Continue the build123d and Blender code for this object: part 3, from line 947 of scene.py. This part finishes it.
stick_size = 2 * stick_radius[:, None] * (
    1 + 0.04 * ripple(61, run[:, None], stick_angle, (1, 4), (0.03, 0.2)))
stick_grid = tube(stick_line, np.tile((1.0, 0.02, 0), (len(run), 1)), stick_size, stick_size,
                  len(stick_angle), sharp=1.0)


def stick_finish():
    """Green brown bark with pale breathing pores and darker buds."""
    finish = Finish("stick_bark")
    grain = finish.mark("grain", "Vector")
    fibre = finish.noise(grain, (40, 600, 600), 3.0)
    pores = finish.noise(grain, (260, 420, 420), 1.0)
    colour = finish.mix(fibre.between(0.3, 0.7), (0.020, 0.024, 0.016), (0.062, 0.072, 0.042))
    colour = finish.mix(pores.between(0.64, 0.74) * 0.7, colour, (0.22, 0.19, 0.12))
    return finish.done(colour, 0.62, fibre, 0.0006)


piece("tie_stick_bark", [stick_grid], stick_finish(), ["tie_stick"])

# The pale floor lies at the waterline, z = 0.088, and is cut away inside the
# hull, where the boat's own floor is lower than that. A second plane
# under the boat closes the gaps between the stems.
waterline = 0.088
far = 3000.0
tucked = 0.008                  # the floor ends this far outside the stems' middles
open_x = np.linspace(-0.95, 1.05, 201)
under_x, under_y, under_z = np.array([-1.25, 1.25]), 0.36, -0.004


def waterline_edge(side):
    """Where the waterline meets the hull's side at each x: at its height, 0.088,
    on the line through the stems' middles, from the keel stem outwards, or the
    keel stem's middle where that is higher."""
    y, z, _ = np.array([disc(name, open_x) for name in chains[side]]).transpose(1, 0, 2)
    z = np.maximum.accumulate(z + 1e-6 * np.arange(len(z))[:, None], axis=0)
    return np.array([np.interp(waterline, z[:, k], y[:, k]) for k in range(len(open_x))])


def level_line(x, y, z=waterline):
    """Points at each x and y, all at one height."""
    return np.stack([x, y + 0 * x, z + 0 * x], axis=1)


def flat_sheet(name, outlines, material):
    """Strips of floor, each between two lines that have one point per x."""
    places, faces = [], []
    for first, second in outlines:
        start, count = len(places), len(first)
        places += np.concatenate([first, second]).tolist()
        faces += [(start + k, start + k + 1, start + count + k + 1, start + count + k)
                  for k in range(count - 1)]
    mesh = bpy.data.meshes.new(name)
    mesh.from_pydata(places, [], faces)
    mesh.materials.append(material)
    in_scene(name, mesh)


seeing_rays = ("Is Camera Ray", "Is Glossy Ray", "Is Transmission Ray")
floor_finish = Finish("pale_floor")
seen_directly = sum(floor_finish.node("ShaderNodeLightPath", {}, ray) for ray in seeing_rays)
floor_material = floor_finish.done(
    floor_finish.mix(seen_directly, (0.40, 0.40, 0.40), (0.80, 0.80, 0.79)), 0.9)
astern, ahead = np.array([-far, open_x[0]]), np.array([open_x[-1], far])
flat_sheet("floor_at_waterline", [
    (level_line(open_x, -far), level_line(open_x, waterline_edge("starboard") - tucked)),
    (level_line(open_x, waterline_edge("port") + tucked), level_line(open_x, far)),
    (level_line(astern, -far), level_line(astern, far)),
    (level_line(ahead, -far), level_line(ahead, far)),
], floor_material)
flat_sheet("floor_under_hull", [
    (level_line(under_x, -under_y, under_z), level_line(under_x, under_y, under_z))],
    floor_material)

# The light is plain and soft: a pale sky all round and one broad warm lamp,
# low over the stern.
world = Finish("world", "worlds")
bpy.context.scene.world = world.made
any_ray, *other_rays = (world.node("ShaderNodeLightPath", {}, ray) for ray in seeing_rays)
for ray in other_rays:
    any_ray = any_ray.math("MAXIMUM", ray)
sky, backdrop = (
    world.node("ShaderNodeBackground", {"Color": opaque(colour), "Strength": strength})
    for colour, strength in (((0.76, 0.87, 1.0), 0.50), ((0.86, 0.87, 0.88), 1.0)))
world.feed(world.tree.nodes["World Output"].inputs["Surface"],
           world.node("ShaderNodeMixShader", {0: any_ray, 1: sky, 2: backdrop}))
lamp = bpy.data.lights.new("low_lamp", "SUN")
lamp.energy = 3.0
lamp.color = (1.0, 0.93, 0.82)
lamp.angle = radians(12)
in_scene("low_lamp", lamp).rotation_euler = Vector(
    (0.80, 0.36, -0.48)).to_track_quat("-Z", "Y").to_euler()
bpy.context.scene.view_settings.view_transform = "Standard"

________________

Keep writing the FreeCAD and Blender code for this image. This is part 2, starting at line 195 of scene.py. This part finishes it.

________________

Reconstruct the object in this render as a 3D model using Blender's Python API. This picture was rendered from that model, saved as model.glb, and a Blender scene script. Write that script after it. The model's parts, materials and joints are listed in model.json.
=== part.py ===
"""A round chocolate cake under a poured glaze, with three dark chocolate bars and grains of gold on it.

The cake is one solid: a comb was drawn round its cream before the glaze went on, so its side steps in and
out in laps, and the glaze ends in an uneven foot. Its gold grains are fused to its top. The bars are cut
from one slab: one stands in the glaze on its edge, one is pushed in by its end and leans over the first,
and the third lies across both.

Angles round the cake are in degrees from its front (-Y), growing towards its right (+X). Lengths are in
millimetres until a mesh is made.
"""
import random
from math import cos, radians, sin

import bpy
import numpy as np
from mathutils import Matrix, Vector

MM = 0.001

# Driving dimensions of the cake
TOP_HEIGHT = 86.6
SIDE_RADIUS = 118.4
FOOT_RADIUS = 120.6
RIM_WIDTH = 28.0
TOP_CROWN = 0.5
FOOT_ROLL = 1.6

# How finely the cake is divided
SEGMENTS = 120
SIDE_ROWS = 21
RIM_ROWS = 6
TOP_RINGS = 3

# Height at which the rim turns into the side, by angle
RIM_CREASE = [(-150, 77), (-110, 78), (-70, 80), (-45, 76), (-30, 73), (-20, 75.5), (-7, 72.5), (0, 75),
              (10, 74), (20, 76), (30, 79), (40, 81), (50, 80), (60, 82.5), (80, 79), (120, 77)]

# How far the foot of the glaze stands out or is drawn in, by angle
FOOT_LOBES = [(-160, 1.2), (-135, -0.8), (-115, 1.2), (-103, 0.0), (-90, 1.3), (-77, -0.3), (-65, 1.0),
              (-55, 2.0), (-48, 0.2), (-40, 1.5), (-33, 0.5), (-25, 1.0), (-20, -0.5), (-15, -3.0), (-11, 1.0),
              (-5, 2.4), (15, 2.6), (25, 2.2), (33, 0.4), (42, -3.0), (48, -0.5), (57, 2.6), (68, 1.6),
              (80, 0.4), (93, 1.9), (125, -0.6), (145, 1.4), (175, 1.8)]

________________

**Your task**
Produce only the lines from the line containing "Continue the build123d" through the line containing "len(stick_angle), sharp=1.0)", inclusive of both, exactly as they stand in the entries above.

**Answer to this problem**
Continue the build123d and Blender code for this object: part 3, from line 947 of scene.py. This part finishes it.
stick_size = 2 * stick_radius[:, None] * (
    1 + 0.04 * ripple(61, run[:, None], stick_angle, (1, 4), (0.03, 0.2)))
stick_grid = tube(stick_line, np.tile((1.0, 0.02, 0), (len(run), 1)), stick_size, stick_size,
                  len(stick_angle), sharp=1.0)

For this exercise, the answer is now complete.